— Exercise objective —
From the listing below, select every line where the word "behaviour" appears.

— Dataset section —
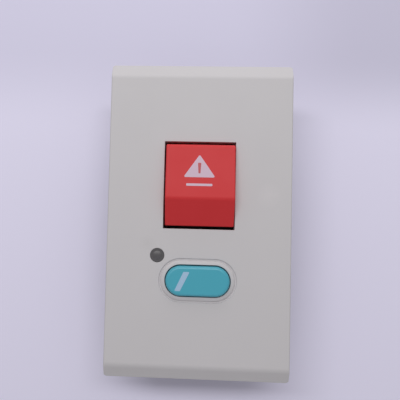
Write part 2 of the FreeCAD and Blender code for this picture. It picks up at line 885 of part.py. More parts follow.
def make_led_spacer():
    body = rod(spacer_radius, board_front, lamp_rim_back, window_x, window_z)
    hole = lamp_lead_side + 2 * lamp_lead_gap
    for side in (-1, 1):
        body = body.cut(centred_block(hole, hole, board_front - margin, lamp_rim_back + margin,
                                      window_x + side * lamp_lead_pitch / 2, window_z))
    return body


def make_control_chip():
    body = centred_block(chip_length, chip_width, board_back - chip_height, board_back - chip_foot,
                         chip_x, chip_z)
    leads = []
    per_side = chip_lead_count // 2
    half = chip_lead_width / 2
    for i in range(per_side):
        x = chip_x + (i - (per_side - 1) / 2) * chip_lead_pitch
        for side in (-1, 1):
            root = chip_z + side * (chip_width / 2 - half)
            tip = chip_z + side * (chip_width / 2 + chip_lead_reach)
            leads.append(block(x - half, x + half, board_back - chip_lead_height, board_back,
                               min(root, tip), max(root, tip)))
    return joined(body, *leads)


def make_resistors():
    return [centred_block(resistor_length, resistor_width, board_back - resistor_height, board_back,
                          resistor_x, resistor_z - i * resistor_pitch) for i in range(resistor_count)]


def make_capacitor():
    return rod(capacitor_radius, board_back - capacitor_height, board_back, capacitor_x, capacitor_z)


def make_terminal_strip():
    """Moulded block with a barrier between the terminals; it passes through the housing's back."""
    body = centred_block(terminal_width, terminal_height, terminal_seat, board_back, z=terminal_z)
    ribs = []
    for i in range(terminal_count + 1):
        x = (i - terminal_count / 2) * terminal_pitch
        ribs.append(centred_block(terminal_barrier, terminal_height, terminal_seat - terminal_barrier_height,
                                  board_back, x, terminal_z))
    body = joined(body, *ribs)
    bottom = terminal_plate_back + terminal_screw_length + screw_tip_room
    for x in terminal_places():
        body = body.cut(rod(terminal_pilot_radius, terminal_seat - margin, bottom, x, terminal_z))
    return body


def make_terminal_plates():
    plates = []
    width = terminal_pitch - terminal_barrier - 2 * terminal_plate_gap
    height = terminal_height - 2 * terminal_plate_gap
    for x in terminal_places():
        plate = centred_block(width, height, terminal_plate_back, terminal_seat, x, terminal_z)
        hole = rod(terminal_pilot_radius, terminal_plate_back - margin, terminal_seat + margin, x, terminal_z)
        plates.append(plate.cut(hole))
    return plates


def make_terminal_screws():
    return [pan_screw(x, terminal_z, terminal_plate_back, terminal_screw_head_radius,
                      terminal_screw_head_height, terminal_screw_radius, terminal_screw_length)
            for x in terminal_places()]


def make_rear_housing():
    """Box that closes the tub from behind, with two screw pillars and a window for the terminals."""
    body = centred_block(tub_width, tub_height, housing_back, floor_back, radius=tub_corner_radius)
    body = body.cut(centred_block(tub_width - 2 * housing_wall, tub_height - 2 * housing_wall,
                                  housing_back + housing_wall, floor_back + margin))
    body = body.multiFuse([corner_block(x, z, housing_back + housing_wall / 2, floor_back)
                           for x, z in housing_screw_places()])
    bore = housing_screw_radius + pilot_clearance
    for x, z in housing_screw_places():
        body = body.cut(rod(bore, housing_back - margin, floor_back + margin, x, z))
        body = body.cut(countersink(x, z, housing_back, housing_screw_sink, housing_screw_head_radius,
                                    housing_screw_head_height, housing_screw_radius))
    room = 2 * terminal_window_gap
    window = centred_block(terminal_width + room, terminal_height + room,
                           housing_back - margin, housing_back + housing_wall + margin, z=terminal_z)
    return body.cut(window).removeSplitter()


def make_housing_screws():
    return [flat_screw(x, z, housing_screw_face, housing_screw_head_radius, housing_screw_head_height,
                       housing_screw_radius, housing_screw_length) for x, z in housing_screw_places()]


def save(name, shape):
    """Writes one sub-part; a list is a group of separate solids."""
    if isinstance(shape, list):
        shape = Part.makeCompound(shape)
    shape.exportStep("parts/" + name + ".step")


def main():
    os.makedirs("parts", exist_ok=True)
    save("face_plate", make_face_plate())
    save("led_window", make_led_window())
    save("call_paddle", make_call_paddle())
    save("paddle_pin", make_paddle_pin())
    save("paddle_spring", make_paddle_spring())
    save("paddle_bumper", make_paddle_bumper())
    save("cancel_button", make_cancel_button())
    save("cancel_spring", make_cancel_spring())
    save("call_switch_body", make_switch_body(call_switch_z))
    save("call_switch_plunger", make_switch_plunger(call_switch_z))
    save("cancel_switch_body", make_switch_body(button_z))
    save("cancel_switch_plunger", make_switch_plunger(button_z))
    save("chassis", make_chassis())
    save("circuit_board", make_circuit_board())
    save("indicator_led", make_indicator_led())
    save("led_spacer", make_led_spacer())
    save("control_chip", make_control_chip())
    save("resistors", make_resistors())
    save("capacitor", make_capacitor())
    save("terminal_strip", make_terminal_strip())
    save("terminal_plates", make_terminal_plates())
    save("terminal_screws", make_terminal_screws())
    save("rear_housing", make_rear_housing())
    save("housing_screws", make_housing_screws())


main()
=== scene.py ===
import json
import math
import bmesh
import bpy
from mathutils import Matrix, Vector

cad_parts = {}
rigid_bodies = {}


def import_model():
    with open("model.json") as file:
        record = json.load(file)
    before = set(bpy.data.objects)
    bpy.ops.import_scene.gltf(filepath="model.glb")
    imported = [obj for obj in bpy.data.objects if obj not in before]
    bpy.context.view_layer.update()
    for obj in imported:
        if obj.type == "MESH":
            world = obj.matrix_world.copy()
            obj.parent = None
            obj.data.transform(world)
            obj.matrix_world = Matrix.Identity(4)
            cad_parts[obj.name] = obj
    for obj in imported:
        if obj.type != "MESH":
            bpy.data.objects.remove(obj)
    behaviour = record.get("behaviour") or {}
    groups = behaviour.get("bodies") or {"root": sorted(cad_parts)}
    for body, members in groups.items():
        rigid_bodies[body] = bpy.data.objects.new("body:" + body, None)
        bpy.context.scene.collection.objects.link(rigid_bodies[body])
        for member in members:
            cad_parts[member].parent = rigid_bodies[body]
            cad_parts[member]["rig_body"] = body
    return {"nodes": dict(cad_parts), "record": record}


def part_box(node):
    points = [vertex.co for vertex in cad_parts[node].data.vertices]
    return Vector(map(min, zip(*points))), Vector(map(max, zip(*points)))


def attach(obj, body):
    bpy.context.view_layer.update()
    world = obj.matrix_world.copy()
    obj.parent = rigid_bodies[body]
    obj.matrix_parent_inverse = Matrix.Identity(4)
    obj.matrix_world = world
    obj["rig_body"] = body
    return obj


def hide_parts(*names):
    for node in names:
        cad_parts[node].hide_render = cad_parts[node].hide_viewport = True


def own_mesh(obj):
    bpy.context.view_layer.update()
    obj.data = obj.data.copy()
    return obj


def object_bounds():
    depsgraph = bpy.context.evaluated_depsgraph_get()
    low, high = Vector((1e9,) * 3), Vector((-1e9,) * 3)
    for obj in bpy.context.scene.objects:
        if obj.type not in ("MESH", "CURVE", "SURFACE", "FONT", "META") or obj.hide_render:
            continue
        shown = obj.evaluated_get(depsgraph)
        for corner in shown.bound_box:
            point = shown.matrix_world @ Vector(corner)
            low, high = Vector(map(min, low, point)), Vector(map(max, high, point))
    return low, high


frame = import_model()
cad_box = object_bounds()

# All lengths are in metres; MM turns a size in millimetres into metres.
# The wall is the plane y = 0 and the front faces -Y, so a height in front of the wall is -y.
MM = 0.001

# Copies of construction pieces: points nearer than this are one, edges shorter than this go, and faces
# that lean less than this against each other are joined
MERGE_DISTANCE = 0.002 * MM
SHORTEST_EDGE = 0.02 * MM
FLAT_ANGLE_DEG = 0.4

# Broken edges: which edges of copies and of grown pieces are broken, and how wide they are on each piece
COPY_EDGE_ANGLE_DEG = 28.0
GROWN_EDGE_ANGLE_DEG = 50.0
EDGE_SEGMENTS = 2
SHELL_EDGES = {
    "face_plate": ("cover_plate", 0.15 * MM),
    "call_paddle": ("push_paddle", 0.1 * MM),
    "cancel_button": ("oval_button", 0.15 * MM),
    "chassis": ("moulded_chassis", 0.1 * MM),
    "rear_housing": ("rear_box", 0.2 * MM),
    "terminal_strip": ("terminal_block", 0.15 * MM),
}
SCREW_EDGE = 0.06 * MM
CLAMP_PLATE_EDGE = 0.05 * MM
RESISTOR_EDGE = 0.04 * MM
COIL_EDGE = 0.02 * MM
STRIP_EDGE = 0.05 * MM

# Finishes: detail of the noise in patches, grain and marks
PATCH_DETAIL = 4.0
GRAIN_DETAIL = 3.0
MARK_DETAIL = 5.0

# Shading: edges sharper than this stay sharp, and how strongly large faces set the normals
SHARP_ANGLE_DEG = 40.0
EVEN_SHADING_WEIGHT = 80

# Camera, as the photograph was taken: place in front of the plate, turns and framing
CAMERA_PLACE = (-3.0 * MM, -182.5 * MM, 0.4 * MM)
CAMERA_YAW_DEG = 2.66
CAMERA_TILT_DEG = 2.36
CAMERA_ROLL_DEG = 1.43
CAMERA_LENS = 41.27
CAMERA_SHIFT = 0.075
CAMERA_CLIP = 5 * MM
SENSOR_WIDTH = 36.0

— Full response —
    behaviour = record.get("behaviour") or {}
    groups = behaviour.get("bodies") or {"root": sorted(cad_parts)}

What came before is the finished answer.